Daily Wire Jewelry Making Tip for
June 15, 2011

Question:

Should chain maille jewelry be tumbled? Is that to harden it so that the links don’t open?

-Sue in Easton, Pennsylvania

Answer:

Hi Sue, many folks tumble their chain maille jewelry for several reasons. Yes, tumbling will further harden the links. It will also remove any burrs, clean the work, and give it a nice shine. You do need to be aware that any wire that will normally tarnish with time, will still tarnish after tumbling.

In my studio, we occasionally tumble my daughter’s chain maille jewelry. When? Well, only if she is working with home-made jump rings that may have burrs from the saw blade. We place finished pieces (pure chain maille, without any beads) into a small barrel with 1 pound of mixed stainless steel shot, a small squirt of blue, original Dawn and enough water to cover the contents. Then we turn on the tumbler and leave it to run for about 1 hour. Then we remove the finished items, rinse them thoroughly under running water, and leave them on a towel to air dry.

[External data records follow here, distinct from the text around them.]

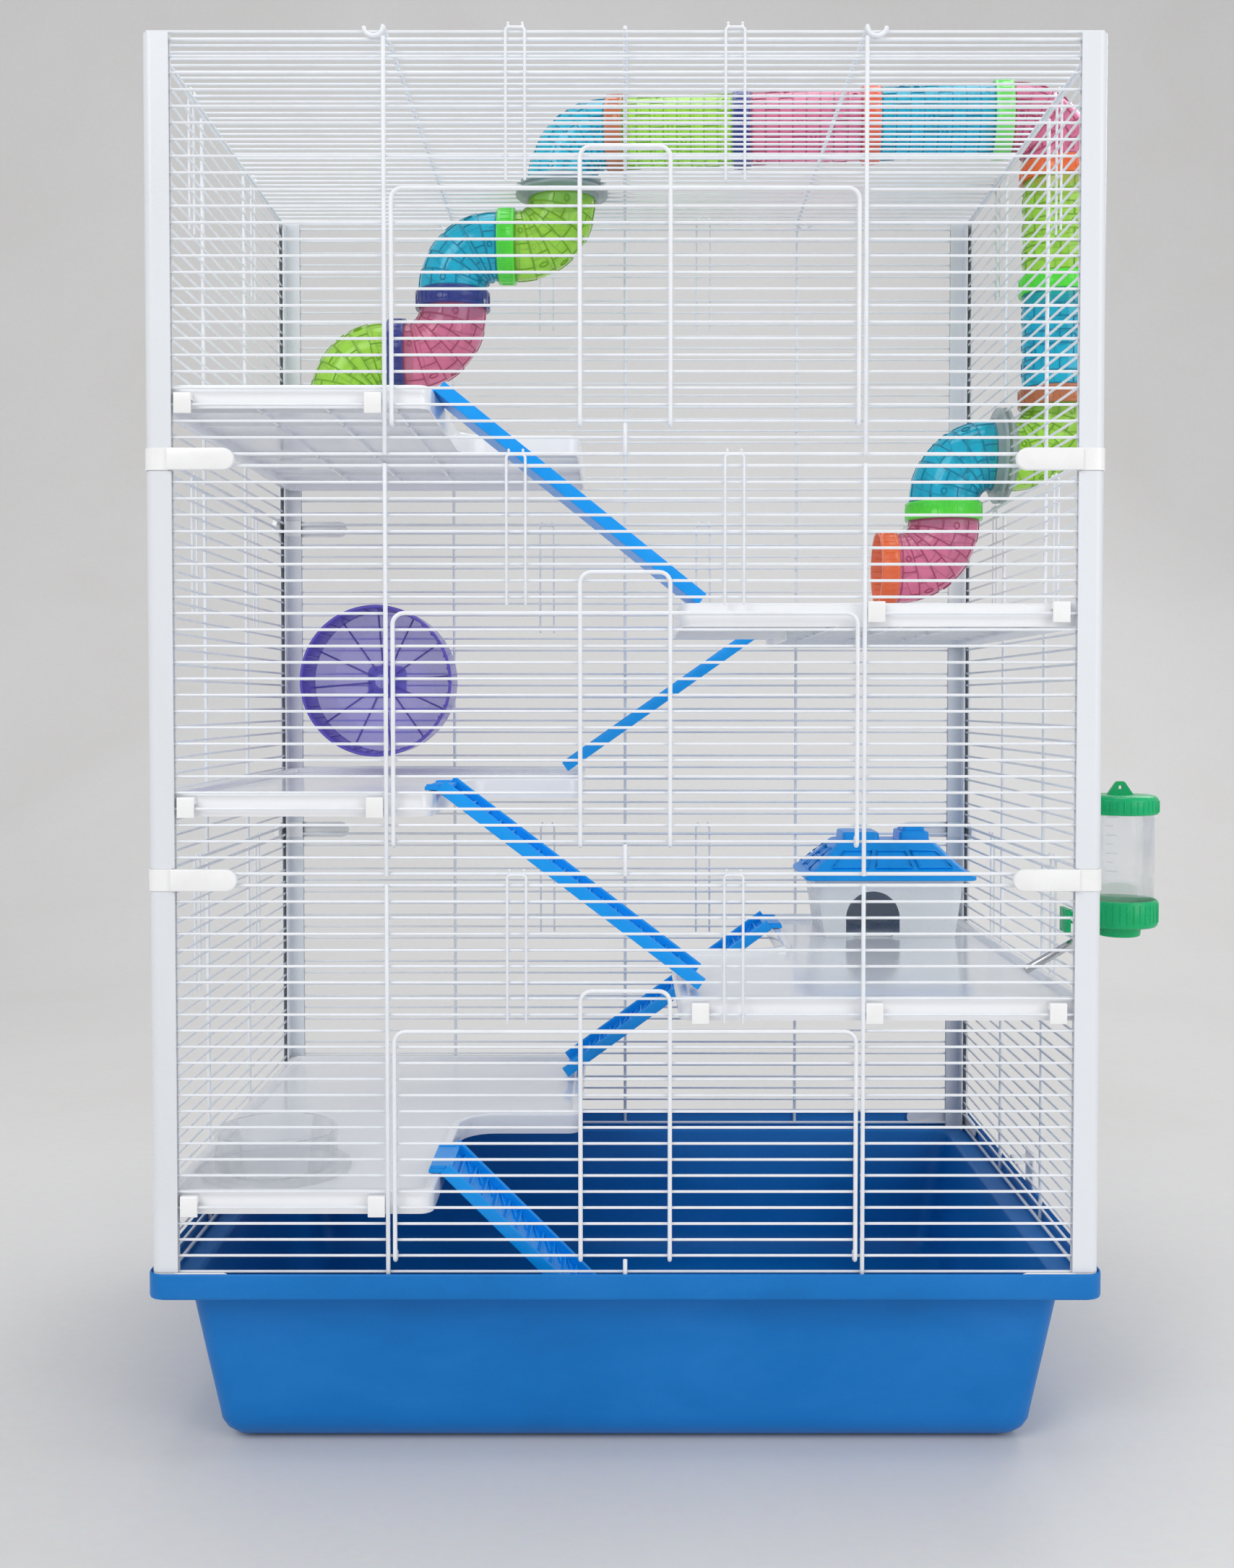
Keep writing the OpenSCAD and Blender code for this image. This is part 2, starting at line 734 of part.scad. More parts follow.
// spool that grips the cut wires on both sides of a wall
module flange() {
    linear_extrude(16, center = true) difference() {
        circle(r = tube_r + fit + 2.2, $fn = 96);
        circle(r = tube_r + fit, $fn = 96);
    }
    for (z = [1.2, -4]) translate([0, 0, z]) linear_extrude(2.8) difference() {
        circle(r = flange_r, $fn = 96);
        circle(r = tube_r + fit + 1, $fn = 96);
    }
}

// heights of the inner left run
upper_run_z = roof_z - elbow_leg;
lower_run_z = roof_z - 3 * elbow_leg;

module on_roof(dist) {
    translate([drop_x, drop_y, run_z]) rotate([0, 0, -run_yaw]) translate([dist, 0, 0]) children();
}

module tube_01_elbow() {
    color("greenyellow") translate([drop_x - 4 * elbow_leg, drop_y, lower_run_z]) mirror([1, 0, 0]) elbow();
}
module tube_02_elbow() {
    color("hotpink") translate([drop_x - 2 * elbow_leg, drop_y, lower_run_z]) mirror([0, 0, 1]) elbow();
}
module tube_03_elbow() {
    color("deepskyblue") translate([drop_x - 2 * elbow_leg, drop_y, upper_run_z]) mirror([1, 0, 0]) elbow();
}
module tube_04_elbow() {
    color("greenyellow") translate([drop_x, drop_y, upper_run_z]) mirror([0, 0, 1]) elbow();
}
module tube_05_elbow() {
    color("deepskyblue") on_roof(0) mirror([1, 0, 0]) elbow();
}

module roof_tube(k) {
    on_roof(elbow_leg + k * long_tube + joint_gap) rotate([0, 90, 0]) pipe(long_tube - 2 * joint_gap);
}
module tube_06_straight() { color("greenyellow") roof_tube(0); }
module tube_07_straight() { color("hotpink") roof_tube(1); }
module tube_08_straight() { color("deepskyblue") roof_tube(2); }
module tube_09_elbow() {
    color("hotpink") on_roof(run_len) elbow();
}

module riser_tube(k) {
    translate([riser_x, riser_y, roof_z - (k + 1) * short_tube + joint_gap])
        pipe(short_tube - 2 * joint_gap);
}
module tube_10_straight() { color("greenyellow") riser_tube(0); }
module tube_11_straight() { color("deepskyblue") riser_tube(1); }
module tube_12_elbow() {
    color("greenyellow") translate([riser_x, riser_y, wall_z]) mirror([0, 0, 1]) elbow();
}
module tube_13_elbow() {
    color("deepskyblue") translate([wall_x - elbow_leg, riser_y, wall_z]) mirror([1, 0, 0]) elbow();
}
module tube_14_elbow() {
    color("hotpink") translate([wall_x - elbow_leg, riser_y, wall_z - 2 * elbow_leg])
        mirror([0, 0, 1]) elbow();
}

module tube_rings() {
    color("orange") {
        translate([drop_x - 4 * elbow_leg, drop_y, lower_run_z - elbow_leg - 1.5]) ring();
        translate([drop_x - 3 * elbow_leg, drop_y, lower_run_z]) rotate([0, 90, 0]) ring();
        translate([drop_x - 2 * elbow_leg, drop_y, lower_run_z + elbow_leg]) ring();
        translate([drop_x - elbow_leg, drop_y, upper_run_z]) rotate([0, 90, 0]) ring();
        for (k = [0:3]) on_roof(elbow_leg + k * long_tube) rotate([0, 90, 0]) ring();
        for (k = [0:2]) translate([riser_x, riser_y, roof_z - k * short_tube]) ring();
        translate([wall_x - elbow_leg, riser_y, wall_z - elbow_leg]) ring();
        translate([wall_x - 2 * elbow_leg - 1.5, riser_y, wall_z - 2 * elbow_leg])
            rotate([0, 90, 0]) ring();
    }
}

module roof_flange() {
    color("lightgray") translate([drop_x, drop_y, roof_z]) flange();
}
module wall_flange() {
    color("lightgray") translate([wall_x, riser_y, wall_z]) rotate([0, 90, 0]) flange();
}

// ---------- assembly ----------

tray();
posts_front_left();
posts_front_right();
posts_back_left();
posts_back_right();
base_corner_brackets();
lower_corner_connectors();
upper_corner_connectors();
front_panel_lower();
front_panel_middle();
front_panel_upper();
back_panels();
left_panels();
right_panels();
roof_panel();
door_lower();
door_middle();
door_upper();
shelf_1_left();
shelf_2_right();
shelf_3_left();
shelf_4_right();
shelf_5_left();
shelf_clips();
ramp_1();
ramp_2();
ramp_3();
ramp_4();
ramp_5();
wheel();
wheel_bracket();
wheel_axle_cap();
house_base();
house_roof();
food_dish();
bottle_cap();
bottle_body();
bottle_base();
bottle_spout();
spout_ball();
tube_01_elbow();
tube_02_elbow();
tube_03_elbow();
tube_04_elbow();
tube_05_elbow();
tube_06_straight();
tube_07_straight();
tube_08_straight();
tube_09_elbow();
tube_10_straight();
tube_11_straight();
tube_12_elbow();
tube_13_elbow();
tube_14_elbow();
tube_rings();
roof_flange();
wall_flange();
latch_left();
latch_right();
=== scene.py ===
import math
import bmesh
import bpy
from mathutils import Matrix, Vector


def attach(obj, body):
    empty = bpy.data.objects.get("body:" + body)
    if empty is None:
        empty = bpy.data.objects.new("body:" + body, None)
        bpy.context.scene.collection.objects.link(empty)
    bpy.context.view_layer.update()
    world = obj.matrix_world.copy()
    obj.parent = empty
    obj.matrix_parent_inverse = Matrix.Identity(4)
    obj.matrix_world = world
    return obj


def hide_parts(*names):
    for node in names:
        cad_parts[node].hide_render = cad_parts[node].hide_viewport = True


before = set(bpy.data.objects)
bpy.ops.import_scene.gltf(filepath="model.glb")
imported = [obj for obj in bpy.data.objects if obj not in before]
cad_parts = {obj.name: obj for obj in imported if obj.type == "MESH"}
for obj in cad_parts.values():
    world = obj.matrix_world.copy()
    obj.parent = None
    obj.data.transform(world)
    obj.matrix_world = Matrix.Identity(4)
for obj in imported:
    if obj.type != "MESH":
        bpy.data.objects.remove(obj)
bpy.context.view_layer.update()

MM = 0.001
CAGE = "cage"

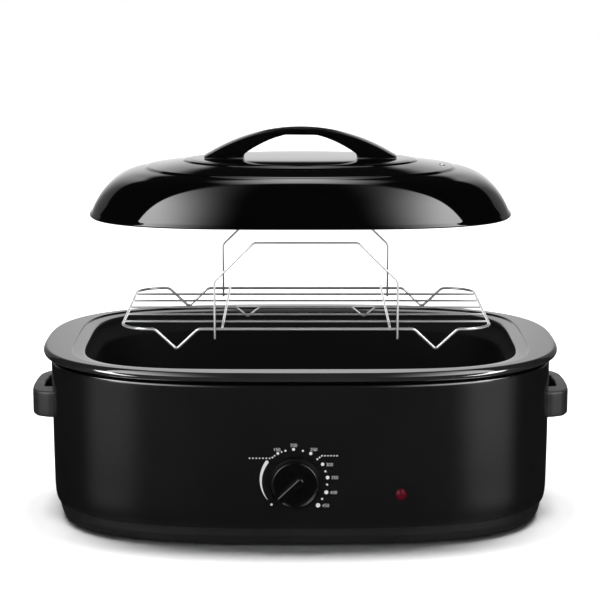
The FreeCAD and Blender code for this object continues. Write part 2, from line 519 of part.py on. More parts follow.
hb = fillet_some(hb, 2.2, lambda ed: ed.BoundBox.XLength > 150 and abs(ed.BoundBox.YLength) < 1e-3 and ed.BoundBox.ZMax > top_z - 1)
for sx in (-1, 1):
    hb = hb.cut(cyl(sx * HX, 0, fz - 1, 1.9, 12, (0, 0, 1)))
save("lid_handle", hb.Solids[0])
save("lid_handle_screws", [cyl(sx * HX, 0, PZ - LID_T - 1.3 - 2.4, 3.6, 2.4, (0, 0, 1)).fuse(cyl(sx * HX, 0, PZ - LID_T - 1.4, 1.85, 11.6, (0, 0, 1))).removeSplitter().Solids[0] for sx in (-1, 1)])
save("lid_handle_washers", [cyl(sx * HX, 0, PZ - LID_T - 1.25, 6.5, 1.2, (0, 0, 1)).cut(cyl(sx * HX, 0, PZ - 10, 2.1, 20, (0, 0, 1))) for sx in (-1, 1)])
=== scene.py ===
import json
import math

import bmesh
import bpy
import numpy as np
from mathutils import Matrix, Vector
from mathutils.geometry import tessellate_polygon

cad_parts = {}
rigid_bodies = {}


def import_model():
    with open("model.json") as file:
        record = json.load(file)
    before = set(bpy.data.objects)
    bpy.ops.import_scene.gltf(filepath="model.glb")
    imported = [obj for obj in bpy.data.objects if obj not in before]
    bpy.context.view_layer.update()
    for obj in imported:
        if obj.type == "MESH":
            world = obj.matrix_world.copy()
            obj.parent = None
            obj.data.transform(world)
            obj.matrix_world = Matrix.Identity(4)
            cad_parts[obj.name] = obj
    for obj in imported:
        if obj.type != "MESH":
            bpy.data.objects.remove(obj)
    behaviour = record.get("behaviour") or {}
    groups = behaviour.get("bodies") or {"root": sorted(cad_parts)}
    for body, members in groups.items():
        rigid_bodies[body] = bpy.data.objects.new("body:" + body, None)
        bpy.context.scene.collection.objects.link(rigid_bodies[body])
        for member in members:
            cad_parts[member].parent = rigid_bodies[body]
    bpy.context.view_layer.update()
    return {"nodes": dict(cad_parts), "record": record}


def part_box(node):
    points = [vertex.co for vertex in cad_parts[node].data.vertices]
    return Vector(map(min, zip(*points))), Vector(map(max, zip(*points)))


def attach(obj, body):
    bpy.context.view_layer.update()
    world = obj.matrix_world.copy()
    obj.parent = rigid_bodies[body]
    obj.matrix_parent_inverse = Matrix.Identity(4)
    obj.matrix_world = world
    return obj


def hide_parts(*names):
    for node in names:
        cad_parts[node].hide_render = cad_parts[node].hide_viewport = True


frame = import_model()
scene = bpy.context.scene

# ------------------------------------------------------------------ materials


def new_mat(name):
    m = bpy.data.materials.new(name)
    m.use_nodes = True
    nt = m.node_tree
    bsdf = nt.nodes["Principled BSDF"]
    return m, nt, bsdf


def set_in(bsdf, **kw):
    names = {"metallic": "Metallic", "ior": "IOR", "coat": "Coat Weight", "coat_rough": "Coat Roughness", "spec": "Specular IOR Level",
             "sheen": "Sheen Weight", "trans": "Transmission Weight", "alpha": "Alpha", "sss": "Subsurface Weight", "aniso": "Anisotropic"}
    for k, v in kw.items():
        bsdf.inputs[names[k]].default_value = v


def noise(nt, scale, detail=3.0, rough=0.5, x=-900, y=0, coord=None):
    if coord is None:
        coord = nt.nodes.new("ShaderNodeTexCoord")
        coord.location = (x - 200, y)
    n = nt.nodes.new("ShaderNodeTexNoise")
    n.location = (x, y)
    n.inputs["Scale"].default_value = scale
    n.inputs["Detail"].default_value = detail
    n.inputs["Roughness"].default_value = rough
    nt.links.new(coord.outputs["Object"], n.inputs["Vector"])
    return n, coord


def ramp_value(nt, src, lo, hi, a=0.3, b=0.7, x=-650, y=0):
    r = nt.nodes.new("ShaderNodeMapRange")
    r.location = (x, y)
    r.inputs["From Min"].default_value = a
    r.inputs["From Max"].default_value = b
    r.inputs["To Min"].default_value = lo
    r.inputs["To Max"].default_value = hi
    nt.links.new(src, r.inputs["Value"])
    return r.outputs["Result"]


def mix_colour(nt, fac, c1, c2, x=-400, y=200):
    m = nt.nodes.new("ShaderNodeMix")
    m.data_type = "RGBA"
    m.location = (x, y)
    nt.links.new(fac, m.inputs[0])
    m.inputs[6].default_value = (*c1, 1)
    m.inputs[7].default_value = (*c2, 1)
    return m.outputs[2]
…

The final step is to rinse the shot, let it air dry, and then store it until the next need. We put the dry shot in a plastic container with several silica gel packs. Many people, including us, save the silica gel packets that are packed into so many items today. If you need to purchase more, I like the company Silica Gel Packets.

In writing the article Tumbling Your Jewelry, faculty member Mary Bailey interviewed several folks who regularly use a tumbler with their finished jewelry. As you are thinking about a tumbler, you may find some useful information that will help you decide whether or not to tumble your finished chain maille pieces.